Occupy itself is gone, but it does not seem farfetched to expect “the graduate with no future” to rise again, drawing as before on social media, to challenge the rampant inequalities that continue to fester in the United States and around the world. Although they will surely retain the anti-hierarchical, egalitarian approach that animated Occupy and that for many makes mainstream politics anathema, perhaps next time around they will find ways to transcend the limits of radical horizontalism, building new movements that can frontally challenge inequality and injustice.

  1. James Owens. 2013.“Occupy’s Precarious Pluralism: A Study of the Purposes, Identities and Politics Enabled by the NYC Occupy Movement.”

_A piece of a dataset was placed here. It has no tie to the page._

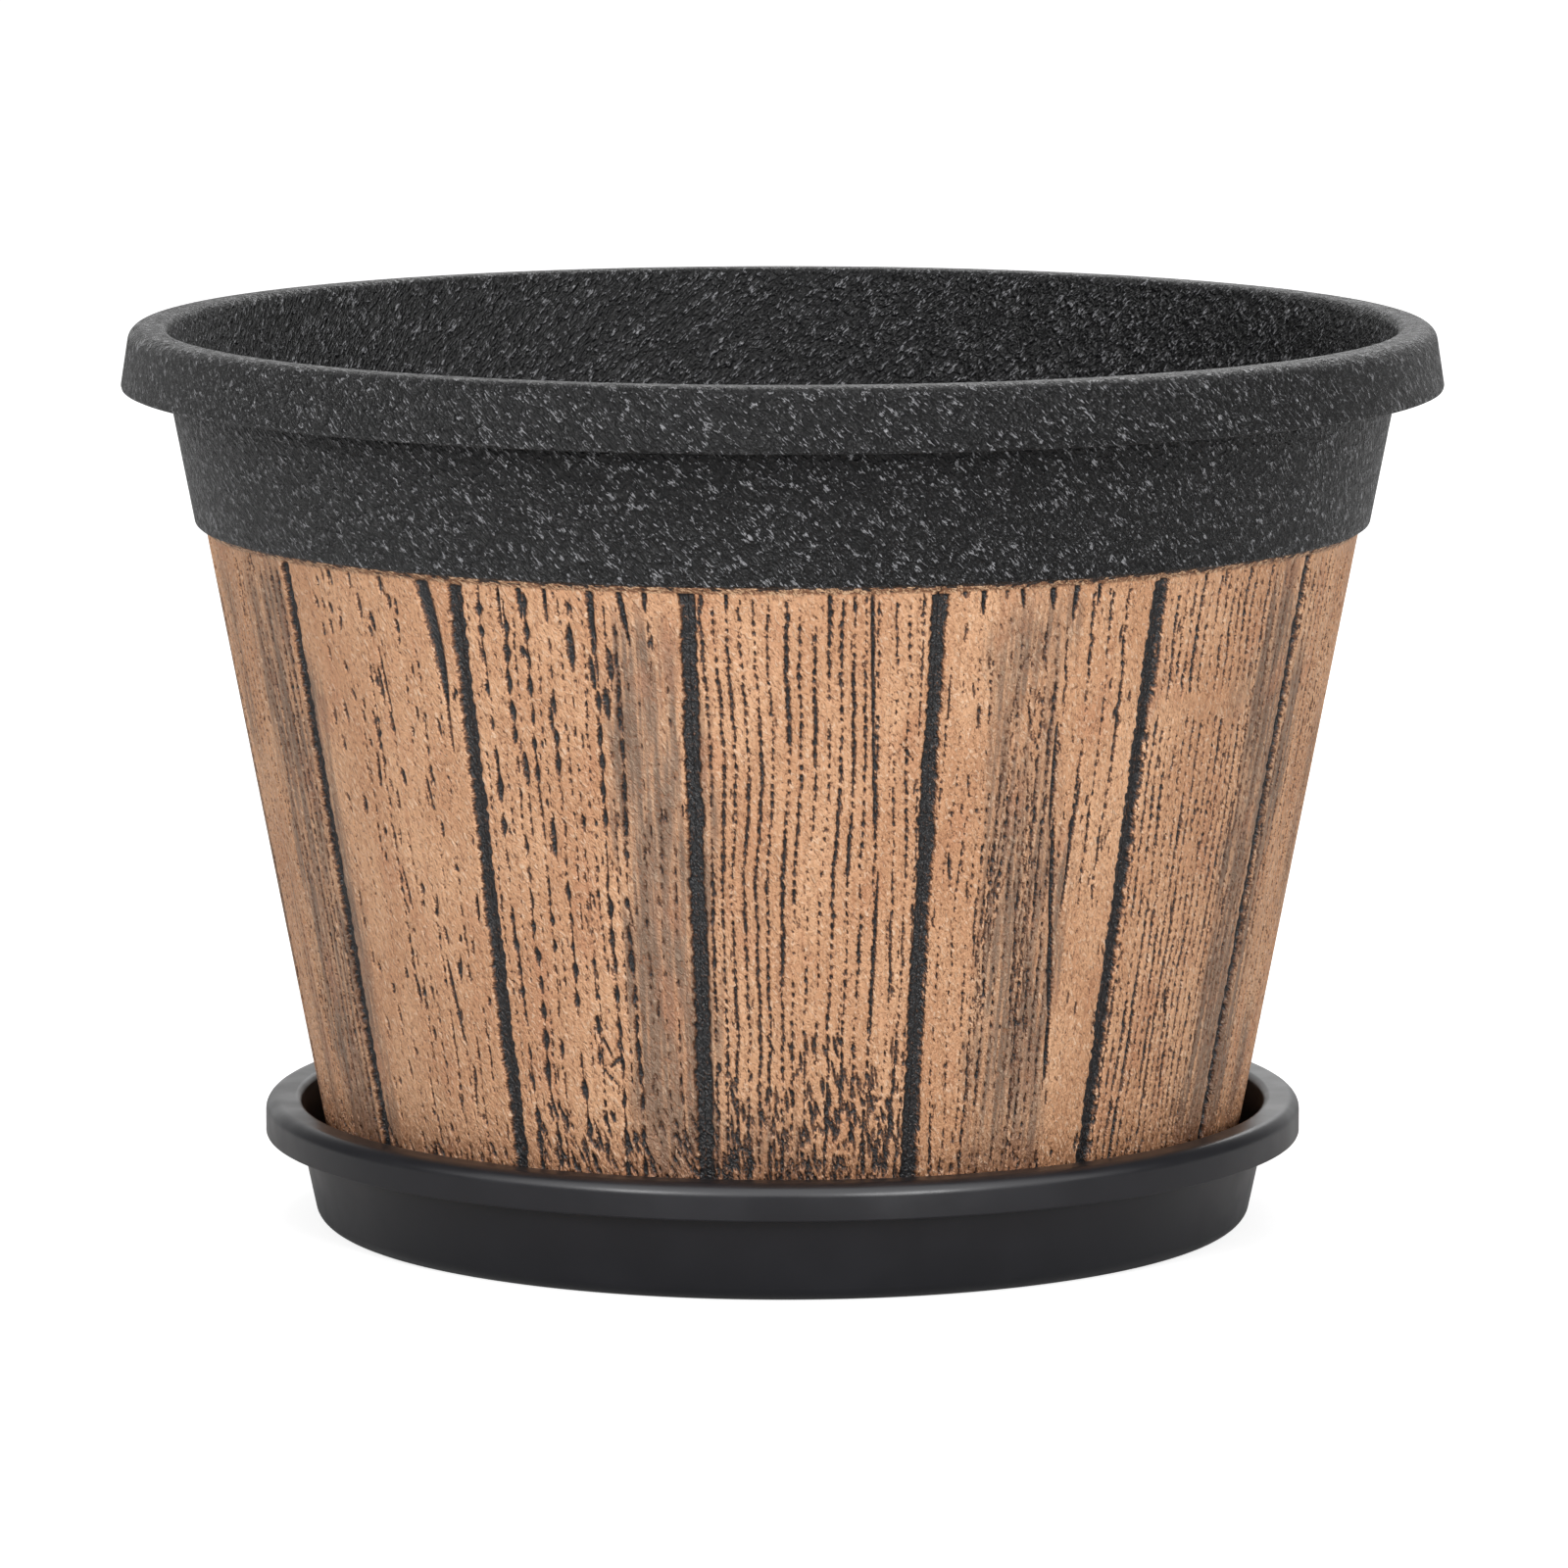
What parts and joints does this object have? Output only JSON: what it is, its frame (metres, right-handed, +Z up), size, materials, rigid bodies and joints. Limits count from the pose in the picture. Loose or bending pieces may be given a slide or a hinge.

  2. Peter Beinart, “The Rise of the New New Left,” The Daily Beast, September 12, 2013. http://www.thedailybeast.com/articles/2013/09/12/the-rise-of-the-new-new-left.html
  3. “Recruitment to High-Risk Activism: The Case of Freedom Summer.” American Journal of Sociology 92 (1986), p. 64–90.
  4. Paul Mason, Why It’s Still Kicking Off Everywhere: The New Global Revolutions (Verso, 2013), p. 263.
  5. Manuel Castells, Networks of Outrage and Hope: Social Movement in the Internet Age. (Polity, 2012), p. 168.